Il est toutefois peu probable que le KKL/JNF ait quoi que ce soit à dire à Sherman, étant donné que My Tree va bien au-delà de son pin personnel. Le film présente aux spectateurs l’une des nombreuses communautés bédouines du Neguev en conflit juridique avec le KKL/JNF pour des litiges fonciers, ainsi qu’un ancien membre américain du conseil d’administration du KKL/JNF qui a démissionné en colère après avoir appris que l’organisation était impliquée dans l’expulsion d’une famille palestinienne de sa maison dans le quartier de Silwan à Jérusalem-Est.
Si Sherman avait réussi à effectuer son deuxième voyage de tournage, il aurait probablement ajouté dans My Tree un passage sur le fait que le KKL/JNF investit de manière controversée dans des implantations juives au-delà de la Ligne verte.

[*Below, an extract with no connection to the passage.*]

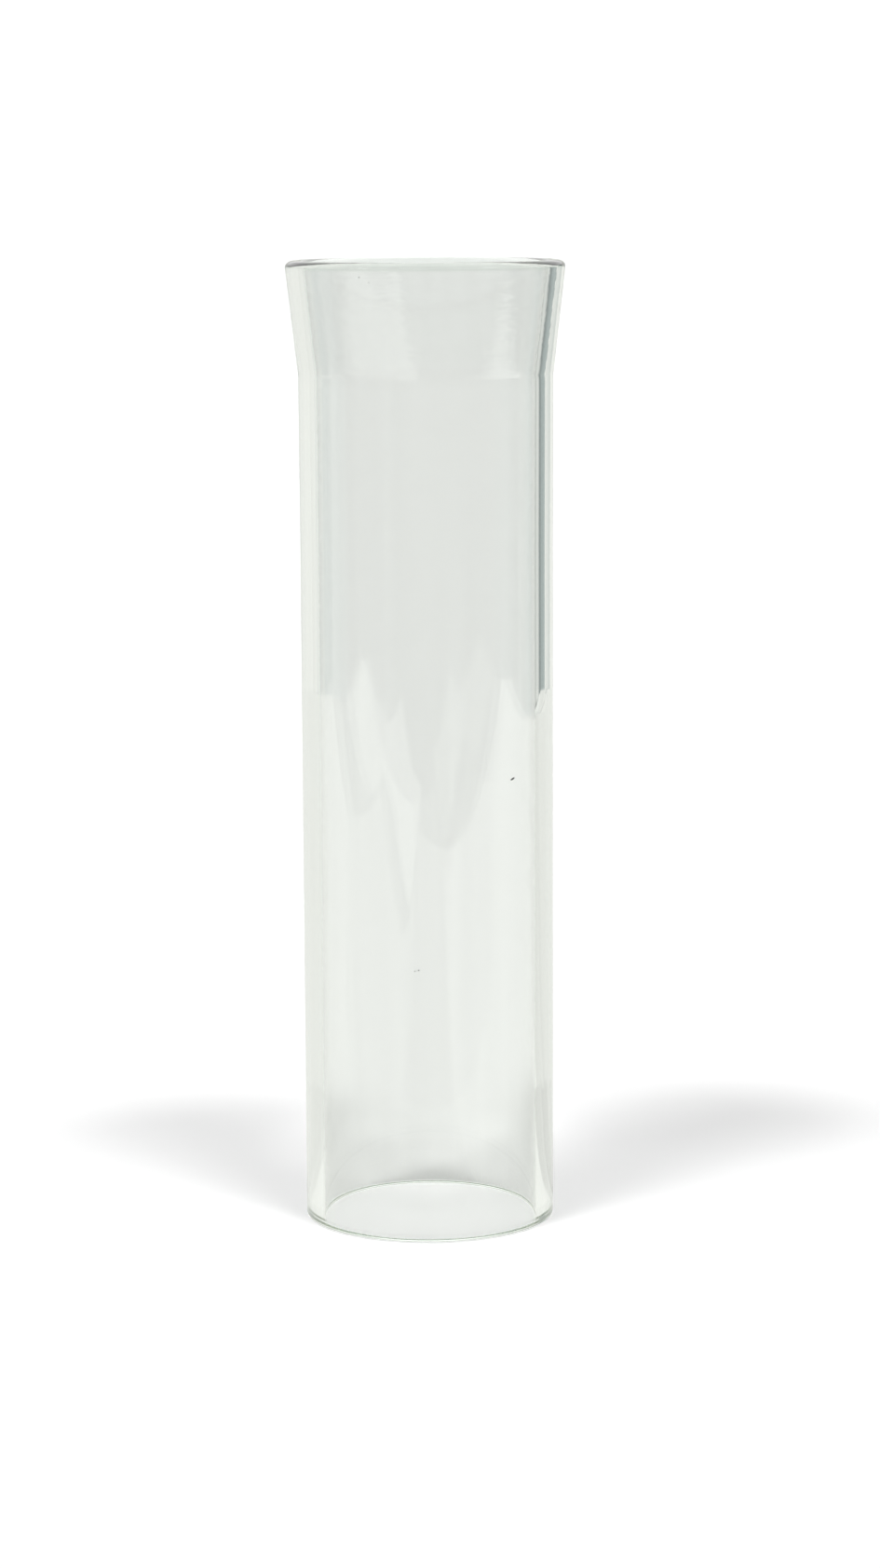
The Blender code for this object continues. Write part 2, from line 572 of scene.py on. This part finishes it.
def make_lights():
    """Softboxes, and a world that is a pale sky for direct light and a room for mirrored light."""
    for turn in (-SOFTBOX_TURN, SOFTBOX_TURN):
        for name, azimuth, elevation, strength in SOFTBOXES:
            soft_sun(name, radians(azimuth + turn), radians(elevation), strength)
    world = bpy.data.worlds.new("studio")
    bpy.context.scene.world = world
    world.use_nodes = True
    tree = world.node_tree
    background = tree.nodes["Background"]
    background.inputs["Color"].default_value = (1.0, 1.0, 1.0, 1.0)
    path = tree.nodes.new("ShaderNodeLightPath")
    dim = tree.nodes.new("ShaderNodeMath")
    dim.operation = "MULTIPLY_ADD"
    dim.inputs[1].default_value = FILL_GLOW - SKY_GLOW
    dim.inputs[2].default_value = SKY_GLOW
    tree.links.new(path.outputs["Is Diffuse Ray"], dim.inputs[0])
    tree.links.new(dim.outputs[0], background.inputs["Strength"])
    room = node(tree, "ShaderNodeBackground", Color=(*ROOM_TINT, 1.0))
    split = node(tree, "ShaderNodeSeparateXYZ")
    tree.links.new(node(tree, "ShaderNodeTexCoord").outputs["Generated"], split.inputs[0])
    ceiling = ramp(tree, split.outputs["Z"], *CEILING_FADE, ROOM_GLOW, CEILING_GLOW)
    scattered = scaled_sum(tree, mirrored_switch(tree, 2), SCATTERED_GLOW)
    brightest = node(tree, "ShaderNodeMath", operation="MAXIMUM")
    tree.links.new(ceiling, brightest.inputs[0])
    tree.links.new(scattered, brightest.inputs[1])
    tree.links.new(brightest.outputs[0], room.inputs["Strength"])
    mix = tree.nodes.new("ShaderNodeMixShader")
    tree.links.new(mirrored_switch(tree), mix.inputs[0])
    tree.links.new(background.outputs[0], mix.inputs[1])
    tree.links.new(room.outputs[0], mix.inputs[2])
    tree.links.new(mix.outputs[0], tree.nodes["World Output"].inputs["Surface"])


def make_camera():
    data = bpy.data.cameras.new("camera")
    data.sensor_fit = "VERTICAL"
    data.sensor_height = SENSOR_HEIGHT
    data.lens = CAMERA_LENS
    data.clip_start = 0.01
    data.clip_end = 100.0
    camera = bpy.data.objects.new("camera", data)
    turn = Matrix.Rotation(-CAMERA_YAW, 4, "Z")
    tilt = Matrix.Rotation(pi / 2 - CAMERA_PITCH, 4, "X")
    roll = Matrix.Rotation(CAMERA_ROLL, 4, "Z")
    camera.matrix_world = Matrix.Translation((0.0, -CAMERA_DISTANCE, CAMERA_HEIGHT)) @ turn @ tilt @ roll
    bpy.context.scene.collection.objects.link(camera)
    bpy.context.scene.camera = camera


make_glass()
make_stones()
make_studio()
make_lights()
make_camera()

scene = bpy.context.scene
scene.view_settings.view_transform = "Standard"
scene.cycles.max_bounces = 96
scene.cycles.transmission_bounces = 24
scene.cycles.glossy_bounces = 96
scene.cycles.sample_clamp_indirect = 0.0
scene.cycles.use_adaptive_sampling = False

En réponse à une demande de commentaire du Times of Israel concernant les relations de l’organisation avec le gouvernement israélien, un porte-parole du JNF a déclaré : « En tant qu’autorité forestière, le KKL-JNF continuera à planter des forêts durables et de haute qualité pour le bien-être des résidents d’Israël. » Il a ajouté « qu’en tant qu’organisation indépendante, [nous] coopérons de temps en temps avec le gouvernement pour actualiser les objectifs et les valeurs sur lesquels notre organisation a été construite et établie. »
En visionnant My Tree on constate que Sherman ne nie pas tout le bien que le KKL/JNF a fait pour Israël et les relations entre Israël et la diaspora juive au cours du siècle dernier. Mais l’absence manifeste de voix pro-KKL/JNF officielles et actuelles, comme celle de Tal, ébranle l’équilibre du film.
Au bout du compte, il s’agit d’un récit sur la façon dont un jeune arbre planté au nom d’un garçon juif canadien de 13 ans se développe jusqu’à en secouer les bases de sa relation avec Israël.
« J’ai le sentiment d’avoir été rendu complice d’une dissimulation, au sens propre comme au sens figuré. Cela n’aurait pas dû se produire, et cela ne devrait plus se produire », dit-il.